The Ergon parties indicated by letter dated 30 September 2005 to the Deputy Registrar of the Court of Appeal that they do not seek any order as to costs and, accordingly, do not intend to make any submissions in this regard. The third, fourth, sixth, seventh and eighth respondents have made a submission in which they seek an order for the payment by AMACSU of their costs of the entirety of the appeal proceedings.
The third, fourth, sixth, seventh and eighth respondents were necessary and proper parties to the appeal initiated by AMACSU.[1] While, as AMACSU points out, they did not become parties to the application brought by the Ergon respondents, they had a real interest in the outcome of that application and the submissions made on their behalf at the hearing of the Ergon respondents' application were of particular assistance to the Court.[2]
[1]See r 749(1) of the Uniform Civil Procedure Rules 1999 (Qld).
[2]See AMACSU v Ergon Energy Corporation Ltd & Ors [2005] QCA 351; Appeal No 4829 of 2005, 23 September 2005 at [68].
The application by the Ergon parties was heard on 12 September 2005. On 8 August 2005, the solicitors for the third, fourth, sixth, seventh and eighth respondents wrote to AMACSU's solicitors to formally advise AMACSU that they would be "appearing in support of the Ergon application and, in the event that your client resists that application, we will be seeking costs against your client". AMACSU was thus afforded a clear opportunity to withdraw its appeal. In pressing on, AMACSU was squarely on notice of the position as to costs on the part of these respondents.
AMACSU submits that this Court should proceed by reference to the practice, which is said to apply in "industrial litigation" under the Industrial Relations Act 1999 (Qld) ("the Act"), pursuant to which each party bears its own legal costs. But AMACSU's appeal was brought by AMACSU to this Court, and the disposition of the costs of proceedings in this Court falls to be determined by reference to the practice of this Court.

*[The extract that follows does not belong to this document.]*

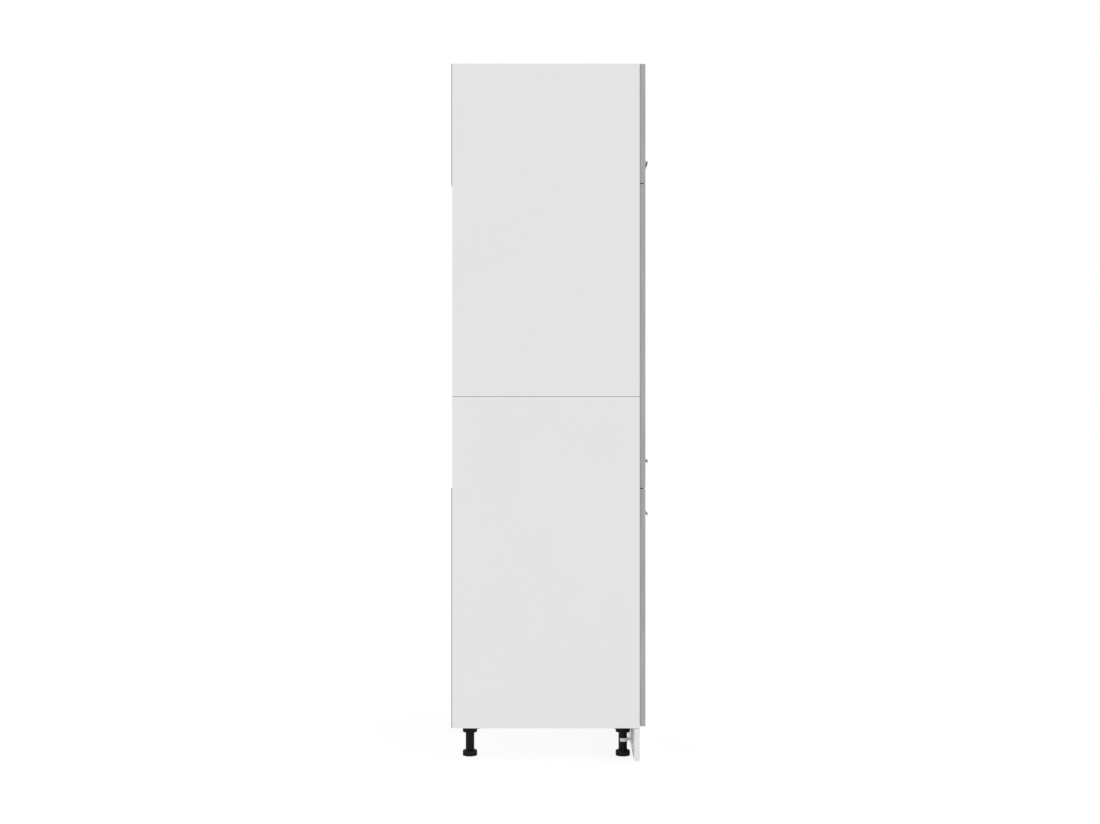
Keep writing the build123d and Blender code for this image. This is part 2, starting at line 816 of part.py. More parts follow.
def leg_socket(x, y):
    """An outer shell and an inner sleeve under one ceiling, with radial ribs between them."""
    with BuildPart() as socket:
        with BuildSketch(level(x, y, z_socket)):
            Circle(socket_diameter / 2)
        extrude(amount=socket_height)
        chamfer(socket.edges().group_by(Axis.Z)[0], socket_edge)
        with BuildSketch(level(x, y, z_socket)):
            Circle(socket_diameter / 2 - socket_wall)
            Circle(sleeve_outer, mode=Mode.SUBTRACT)
            with PolarLocations(0, socket_ribs):
                Rectangle(socket_diameter, socket_rib_width, mode=Mode.SUBTRACT)
        extrude(amount=socket_height - socket_ceiling, mode=Mode.SUBTRACT)
        with BuildSketch(level(x, y, z_socket)):
            Circle(sleeve_inner)
        extrude(amount=socket_height - socket_ceiling, mode=Mode.SUBTRACT)
        bore = level(x, y, z_under - socket_ceiling)
        add(rod(bore, leg_screw_diameter, socket_ceiling), mode=Mode.SUBTRACT)
    return socket.part


def leg_tube(x, y):
    """A plain tube, threaded inside for the foot's stem."""
    with BuildPart() as tube:
        with BuildSketch(level(x, y, z_tube)):
            Circle(tube_diameter / 2)
            Circle(tube_diameter / 2 - tube_wall, mode=Mode.SUBTRACT)
        extrude(amount=z_tube_top - z_tube)
    return tube.part


def foot(x, y):
    """A round foot with grips for turning it, and the hollow stem that screws into the tube."""
    stem_radius = tube_diameter / 2 - tube_wall - thread_play
    with BuildPart() as piece:
        add(rod(level(x, y, 0), foot_diameter, foot_height))
        fillet(piece.edges().group_by(Axis.Z)[-1], foot_edge_radius)
        with BuildSketch(level(x, y, 0)):
            with PolarLocations(foot_diameter / 2, foot_grips):
                Circle(foot_grip_radius)
        extrude(amount=foot_height, mode=Mode.SUBTRACT)
        with BuildSketch(level(x, y, foot_height)):
            Circle(stem_radius)
        extrude(amount=foot_stem_length)
        with BuildSketch(level(x, y, foot_height)):
            Circle(stem_radius - foot_stem_wall)
        extrude(amount=foot_stem_length, mode=Mode.SUBTRACT)
    return piece.part


with BuildPart() as leg_sockets:
    add([leg_socket(x, y) for x, y in leg_places()])
leg_sockets.part.label = "leg_sockets"
export_step(leg_sockets.part, "parts/leg_sockets.step")

with BuildPart() as leg_tubes:
    add([leg_tube(x, y) for x, y in leg_places()])
leg_tubes.part.label = "leg_tubes"
export_step(leg_tubes.part, "parts/leg_tubes.step")

with BuildPart() as leg_screws:
    shape = (leg_screw_diameter, leg_screw_head, leg_screw_head_height, leg_screw_length)
    seats = [level(x, y, z_under - socket_ceiling) for x, y in leg_places()]
    add([raised_screw(seat, *shape) for seat in seats])
leg_screws.part.label = "leg_screws"
export_step(leg_screws.part, "parts/leg_screws.step")

for row, y in zip(("front", "rear"), leg_rows):
    for hand, x in zip(("left", "right"), leg_columns):
        with BuildPart() as one_foot:
            add(foot(x, y))
        one_foot.part.label = f"foot_{row}_{hand}"
        export_step(one_foot.part, f"parts/foot_{row}_{hand}.step")


# Plinth: a board on edge, with a grooved bracket and a sprung clip behind it at each front leg
def bracket_screw_planes(x):
    for dz in (-bracket_screw_rise, bracket_screw_rise):
        yield upright(x, y_plinth_back + groove_floor, z_bracket + dz, -1)


def bracket_screw(plane):
    return flush_screw(plane, bracket_screw_diameter, bracket_screw_head, bracket_screw_length)


with BuildPart() as plinth_board:
    plinth_length = width - 2 * plinth_end_gap
    plinth_height = z_plinth_top - plinth_floor_gap
    z_plinth = (z_plinth_top + plinth_floor_gap) / 2
    add(slab(upright(0, y_front, z_plinth, 1), plinth_length, plinth_height, plinth_thickness))
    planes = [plane for x in leg_columns for plane in bracket_screw_planes(x)]
    add([bracket_screw(plane) for plane in planes], mode=Mode.SUBTRACT)
plinth_board.part.label = "plinth_board"
export_step(plinth_board.part, "parts/plinth_board.step")


def bracket(x):
    """A block with a groove up its rear face, undercut to hold the clip's base."""
    with BuildPart() as block:
        add(slab(upright(x, y_plinth_back, z_bracket, 1), bracket_width, bracket_height, bracket_depth))
        fillet(block.edges().filter_by(Axis.Y), bracket_corner)
        groove = upright(x, y_bracket_back, z_bracket, -1)
        undercut_depth = groove_depth - groove_lip
        hollows = [slab(groove, groove_mouth, bracket_height, groove_lip)]
        hollows += [slab(groove.offset(groove_lip), groove_width, bracket_height, undercut_depth)]
        hollows += [bracket_screw(plane) for plane in bracket_screw_planes(x)]
        add(hollows, mode=Mode.SUBTRACT)
    return block.part


def clip(x):
    """An open ring round the leg's tube, on a neck and a base that sits in the bracket's groove."""
    inner = tube_diameter / 2 + clip_play
    outer = inner + clip_wall
    y_leg = leg_rows[0]
    low = z_clip - clip_height / 2
    base_width = groove_width - 2 * clip_play
    neck_width = groove_mouth - 2 * clip_play
    neck_low = z_clip - clip_neck_height / 2
    y_base = y_plinth_back + groove_floor + clip_play
    base_depth = groove_depth - groove_lip - 2 * clip_play
    with BuildPart() as ring:
        with BuildSketch(level(x, y_leg, low)):
            Circle(outer)
        extrude(amount=clip_height)
        y_neck = (y_base + y_leg) / 2
        add(slab(level(x, y_neck, neck_low), neck_width, y_leg - y_base, clip_neck_height))
        add(slab(level(x, y_base + base_depth / 2, low), base_width, base_depth, clip_height))
        with BuildSketch(level(x, y_leg, low)):
            Circle(inner)
        extrude(amount=clip_height, mode=Mode.SUBTRACT)
        with BuildSketch(level(x, y_leg, low)):
            with BuildLine():
                half_mouth = clip_mouth_angle / 2
                arc = CenterArc((0, 0), 2 * outer, 90 - half_mouth, clip_mouth_angle)
                Line((0, 0), arc @ 0)
                Line((0, 0), arc @ 1)
            make_face()
        extrude(amount=clip_height, mode=Mode.SUBTRACT)
    return ring.part


with BuildPart() as plinth_brackets:
    for x in leg_columns:
        add(bracket(x))
plinth_brackets.part.label = "plinth_brackets"
export_step(plinth_brackets.part, "parts/plinth_brackets.step")

with BuildPart() as plinth_clips:
    for x in leg_columns:
        add(clip(x))
plinth_clips.part.label = "plinth_clips"
export_step(plinth_clips.part, "parts/plinth_clips.step")

with BuildPart() as plinth_screws:
    add([bracket_screw(plane) for x in leg_columns for plane in bracket_screw_planes(x)])
plinth_screws.part.label = "plinth_screws"
export_step(plinth_screws.part, "parts/plinth_screws.step")
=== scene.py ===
import bpy
import numpy as np
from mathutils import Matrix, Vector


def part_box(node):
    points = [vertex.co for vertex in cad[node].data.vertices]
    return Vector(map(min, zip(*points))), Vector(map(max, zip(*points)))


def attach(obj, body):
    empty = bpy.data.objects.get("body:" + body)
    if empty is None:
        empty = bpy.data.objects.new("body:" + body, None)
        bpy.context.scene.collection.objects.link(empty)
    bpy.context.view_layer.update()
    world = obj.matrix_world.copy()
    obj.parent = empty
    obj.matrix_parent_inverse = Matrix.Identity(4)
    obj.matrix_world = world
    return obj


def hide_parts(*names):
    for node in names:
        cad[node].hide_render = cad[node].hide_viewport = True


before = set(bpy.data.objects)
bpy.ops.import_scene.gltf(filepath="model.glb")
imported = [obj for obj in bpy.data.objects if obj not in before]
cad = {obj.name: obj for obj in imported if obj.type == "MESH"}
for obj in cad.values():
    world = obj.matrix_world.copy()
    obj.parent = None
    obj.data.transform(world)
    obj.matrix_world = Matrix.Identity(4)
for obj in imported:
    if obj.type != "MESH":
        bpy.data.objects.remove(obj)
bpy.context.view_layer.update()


# Carcass boards.
# 16 mm chipboard faced with pale grey melamine and banded in the same colour along the front and on top.
# Where the two boards of a side meet, a darker grey line round them is painted shade for the seam. The rear
# edges, the ends on other boards and the bores' walls are left raw.
def linear(code):
    """An sRGB hex colour as linear red, green, blue and alpha."""
    values = np.array([int(code[i:i + 2], 16) for i in (1, 3, 5)]) / 255
    bright = ((values + 0.055) / 1.055) ** 2.4
    return (*np.where(values <= 0.04045, values / 12.92, bright).tolist(), 1.0)


def add_node(material, kind, settings=None, inputs=None):
    """Adds a shader node, sets its properties, and sets or links each named or numbered input."""
    node = material.node_tree.nodes.new("ShaderNode" + kind)
    for name, value in (settings or {}).items():
        setattr(node, name, value)
    for name, value in (inputs or {}).items():
        if isinstance(value, bpy.types.NodeSocket):
            material.node_tree.links.new(value, node.inputs[name])
        else:
            node.inputs[name].default_value = value
    return node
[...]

In this regard, the usual rule is that costs follow the event.[3] The usual rule may not be applied where other relevant considerations point in a different direction; but the present is a case in which the position of the respondents in question was wholly vindicated.[4] AMACSU's appeal was futile. In such a case, the unsuccessful party should expect to be ordered to pay the costs of the successful parties. That some of the successful parties are willing, for their own reasons, not to insist upon their costs, is no reason why other successful parties should be denied an order for their costs.
[3]Uniform Civil Procedure Rules 1999 (Qld), r 689(1).
[4]Cf Transport Workers' Union of Australia, Union of Employees (Queensland Branch) v Australian Document Exchange Pty Ltd [2000] QCA 142; Appeal No 1484 of 2000, 12 May 2000 at [2].
AMACSU also submitted that the involvement of senior and junior counsel for the respondents in question was not warranted. The resolution of that contention is a matter for those whose responsibility it is to assess the costs. It is not a reason for this Court to decline to make an order for the recovery by these respondents of their costs.
The submission of the third, fourth, sixth, seventh and eighth respondents in relation to costs should be accepted.
Order
The appellant is ordered to pay the costs of the third, fourth, sixth, seventh and eighth respondents of the appeal, including the application determined on 23 September 2005, to be assessed on the standard basis.